If I have the wealth process $$dw_t=rw_tdt+n_tS_t(\sigma dB_t+(\mu-r)dt)-c_tdt,$$ where $n$ is number of $S_t$ and $B_t$ is Brownian motion. If we define the admissible set $A$ as follows: $(n_t,c_t)\in A(w)$ if $w_t\geq 0$ for all times.
My first question is why is $(n,c)\in A(w) \iff(\lambda n,\lambda c)\in A(\lambda w)$? My attempt is that if $n,c$ result in nonnegative weath then clearly the multiples of $n,c$ will result in nonnegative weath. But how can I be sure.
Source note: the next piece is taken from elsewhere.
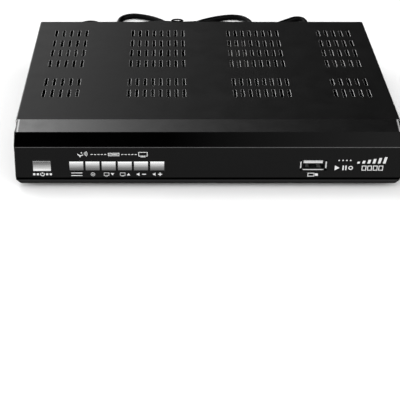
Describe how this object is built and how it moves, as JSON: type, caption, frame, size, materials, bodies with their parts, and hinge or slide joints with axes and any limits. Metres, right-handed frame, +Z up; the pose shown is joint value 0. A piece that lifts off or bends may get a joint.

The reason should be the linearity of $w_t$.
My second question is why is $$\sup_{(n,c)\in A(\lambda w)}E\left(\int_0^\infty u(c_t)dt\right)=\sup_{(n,c)\in A(w)}E\left(\int_0^\infty u(\lambda c_t)dt\right).$$ I am thinking that the statement is saying if one starts with wealth $\lambda w$ and consume at rate $c_t$ then their maximum utility is the same as on who starts with $w$ and consumes at rate $\lambda c_t$. This doesn't make sense.
(I assume $\lambda \geq 0$ was a requirement)
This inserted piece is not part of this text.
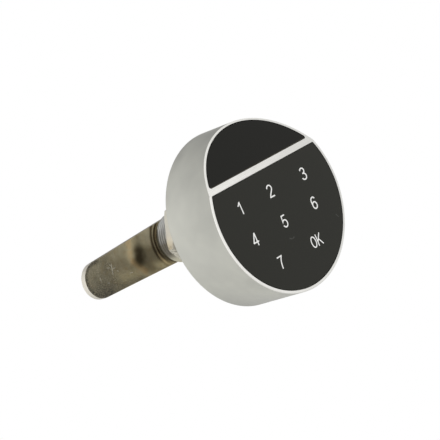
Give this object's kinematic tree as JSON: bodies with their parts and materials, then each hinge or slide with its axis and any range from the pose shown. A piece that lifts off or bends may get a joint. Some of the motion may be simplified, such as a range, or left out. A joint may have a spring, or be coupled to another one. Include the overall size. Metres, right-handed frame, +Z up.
{
  "type": "electronic cabinet lock",
  "caption": "Round touch-keypad cabinet lock: a satin metal knob with black panels on a threaded barrel with hex nut and flat swinging cam.",
  "frame": {"origin": "on the lock axis at the outside face of the door, where the gasket seats", "axes": "+Y along the barrel, away from the keypad; +Z up the keypad, towards the sloping panel; the cam points to -X when closed"},
  "size_m": [0.0798, 0.0642, 0.0646],
  "materials": {
    "satin_chrome": "satin chrome on die-cast zinc, brighter on the front rim and strip",
    "black_panel": "smooth charcoal-black panel, keypad figures in light grey",
    "circuit_board": "green solder mask",
    "led_red": "clear red lens",
    "led_green": "clear green lens",
    "ribbon_film": "amber polyimide film",
    "chip_black": "moulded black, matt",
    "white_plastic": "moulded natural white",
    "carrier_plastic": "moulded dark grey, fine texture",
    "can_aluminium": "bare drawn can",
    "cell_steel": "nickel-plated steel can",
    "contact_brass": "bright rolled strip",
    "screw_steel": "zinc-plated steel",
    "cover_steel": "turned and lightly brushed",
    "spindle_steel": "turned steel",
    "barrel_nickel": "nickel-plated thread, bluish grey",
    "nut_nickel": "bright nickel plate, warm",
    "cam_nickel": "polished nickel-plated steel, lightly stained",
    "black_rubber": "matt black rubber"
  },
  "bodies": {
    "barrel": {"barrel": "barrel_nickel", "seat_gasket": "black_rubber", "mounting_nut": "nut_nickel"},
    "knob": {"knob_shell": "satin_chrome", "keypad_lens": "black_panel", "upper_lens": "black_panel", "touch_board": "circuit_board", "indicator_board": "circuit_board", "status_led_red": "led_red", "status_led_green": "led_green", "touch_ribbon": "ribbon_film", "indicator_ribbon": "ribbon_film", "main_board": "circuit_board", "board_screw_1": "screw_steel", "board_screw_2": "screw_steel", "controller_chip": "chip_black", "ribbon_connector": "white_plastic", "lead_connector": "white_plastic", "buzzer": "chip_black", "capacitor": "can_aluminium", "battery_carrier": "carrier_plastic", "coin_cell_upper": "cell_steel", "coin_cell_lower": "cell_steel", "cell_contact_upper": "contact_brass", "cell_contact_lower": "contact_brass", "cell_strap_upper": "contact_brass", "cell_strap_lower": "contact_brass", "lock_motor": "cell_steel", "back_cover": "cover_steel", "cover_screw_1": "screw_steel", "cover_screw_2": "screw_steel", "cover_screw_3": "screw_steel", "cover_screw_4": "screw_steel", "stop_pin": "screw_steel", "spindle": "spindle_steel", "o_ring": "black_rubber", "thrust_washer": "white_plastic", "cam": "cam_nickel", "cam_washer": "nut_nickel", "cam_screw": "screw_steel"},
    "drive_screw": {"drive_screw": "contact_brass"},
    "locking_bolt": {"bolt_slider": "white_plastic", "locking_pin": "screw_steel"}
  },
  "joints": [
    {"name": "knob_turn", "type": "hinge", "parent": "barrel", "child": "knob", "pos_m": [0, 0, 0], "axis": [0, 1, 0], "range_deg": [0, 90]},
    {"name": "drive_screw_turn", "type": "hinge", "parent": "knob", "child": "drive_screw", "pos_m": [0.0205, -0.007, 0], "axis": [0, 1, 0], "range_deg": [-1080, 0]},
    {"name": "bolt_throw", "type": "slide", "parent": "knob", "child": "locking_bolt", "axis": [0, 1, 0], "range_m": [0, 0.0024]}
  ],
  "couplings": [
    {"joint": "drive_screw_turn", "follows": "bolt_throw", "rad_per_m": -7854}
  ]
}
The first part of your request is to show that $$(n,c)\in A(w) \iff(\lambda n,\lambda c)\in A(\lambda w)$$ given
$$dw_t=rw_tdt+n_tS_t(\sigma dB_t+(\mu-r)dt)-c_tdt$$
To do this we can multiply through by $\lambda$ to get
$$d(\lambda w_t)=r(\lambda w_t)dt+(\lambda n_t)S_t(\sigma dB_t+(\mu-r)dt)-(\lambda c_t)dt$$
If $(n,c)\in A(w)$ we know that $w \geq 0$ and the triple $n,c,w$ solves the sde. From that last equation we also see that $(\lambda n, \lambda c) \in A(\lambda w)$ since $\lambda w$ solves the sde with $(\lambda n, \lambda c)$ and $\lambda w_t \geq 0$ if $\lambda \geq 0$.
For the second part we want to show: $$\sup_{(n,c)\in A(\lambda w)}E\left(\int_0^\infty u(c_t)dt\right)=\sup_{(n,c)\in A(w)}E\left(\int_0^\infty u(\lambda c_t)dt\right)$$ From the first result it is true that $(n, c) \in A(\lambda w) \iff (n/\lambda, c/\lambda) \in A(w)$. If we let $\tilde{n} = n/\lambda$ and $\tilde{c} = c/\lambda$ we can substitute and write the LHS above as $$\sup_{(\tilde{n},\tilde{c})\in A(w)}E\left(\int_0^\infty u(\lambda \tilde{c_t})dt\right)$$
This is now the RHS where we have just renamed the $\sim$ variables with their original names (but there is now no relationship between them). Confusing but valid.